That high-powered pocket-size device will be nice, but it's existence will mean that I can have a 20x as powerful desktop-sized device. And I'm going to want that for software development even though the pocket-sized device can run an IDE, because my desktop is going to have a much better IDE that does all kinds of code analysis and live testing for me as I work, and it's going to be able to compile my code much faster than the pocket device will.
Today's mobile phones are much more powerful than yesterday's PCs, but they didn't replace yesterday's PCs. We just have much more powerful PCs as well.
For some very, very, very small percentage of the population, that extra power can be useful - but I strongly suspect that, outside of gamers, that percentage is less than 10%.

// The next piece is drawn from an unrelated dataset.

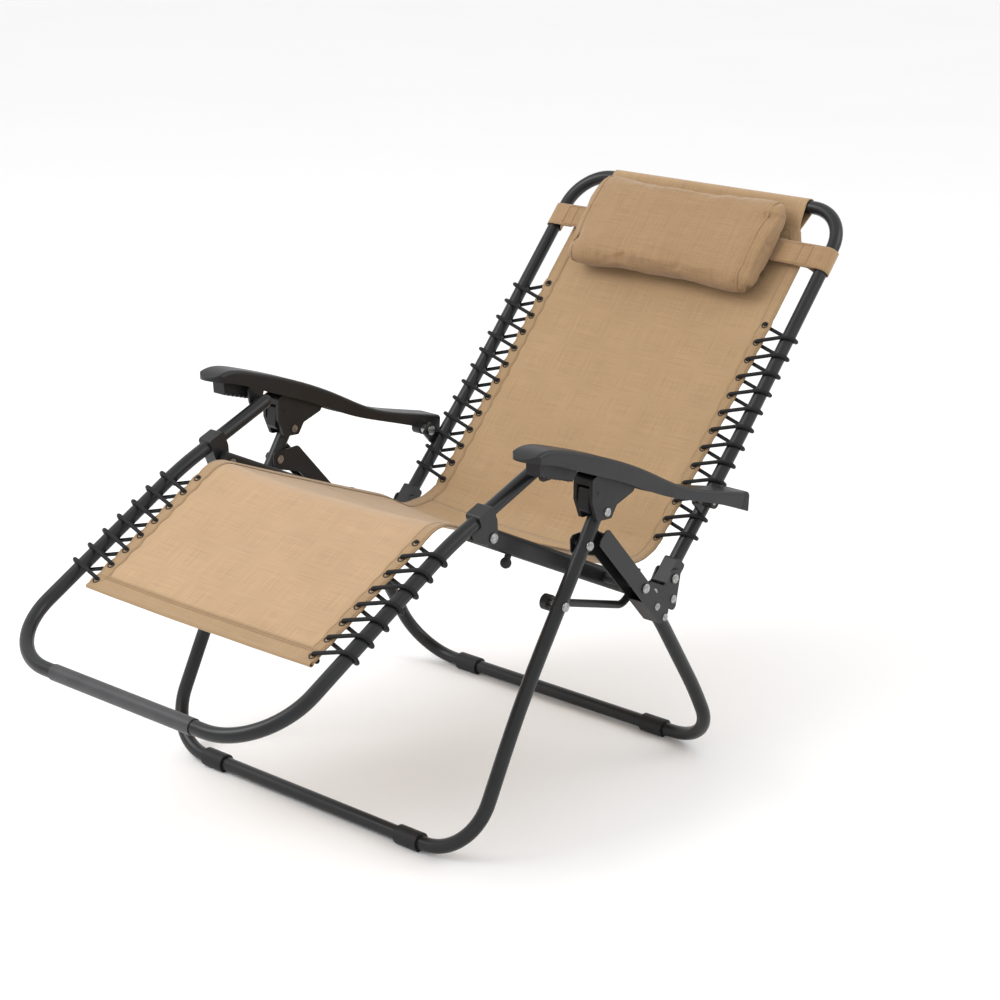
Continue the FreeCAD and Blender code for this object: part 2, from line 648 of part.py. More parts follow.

For most people, PCs and Laptops became powerful enough about 5 years ago. I am a serious power user, run VMware, Cisco Network Simulators, Multiple Drawing Applications, Aperture, the entire Office Suite, VPNs, plus the normal host of twitter, text editor, skype, google earth apps, iTunes - all simultaneously - and my 2010 MacBook Air is still sufficient . I'm still doing all my Desktop PC work (Mostly Outlook and Visio) on my 2004 Dell Precision 650 (All that I've upgraded is the SSD and Monitor).
The Laptop and PC market is wildly over served today for 90%+ of the population. A MacBook Air is way more powerful than people need in terms of Processor, Wireless, and CPU performance for those people.
Yes - of course you will be able to take advantage of more powerful systems, but if we've already reached the point where I can't, then it won't be too far off before Phones/Tablets will have more than enough processing power for most ordinary people.
"For some very, very, very small percentage of the population, that extra power can be useful - but I strongly suspect that, outside of gamers, that percentage is less than 10%.
"
I.E. If we eliminate the PC gamers, probably less than 10% of people need the extra power we are getting from PCs. I realize that PC gamers can always, and will always need more power than they will ever, ever get.
You may want that, but all the evidence from average revenue per unit for PC manufacturers is that the average consumer, on the other hand, are not willing to pay for performance any more:
Bargain basement PC's are fast enough for most users to the point where it is a massive problem for everyone but Apple (who commands a massively higher average price), and this has been the case for years at this point.
Today's mobile phones are much more powerful than yesterday's PCs, but they didn't replace yesterday's PCs. We just have much more powerful PCs as well.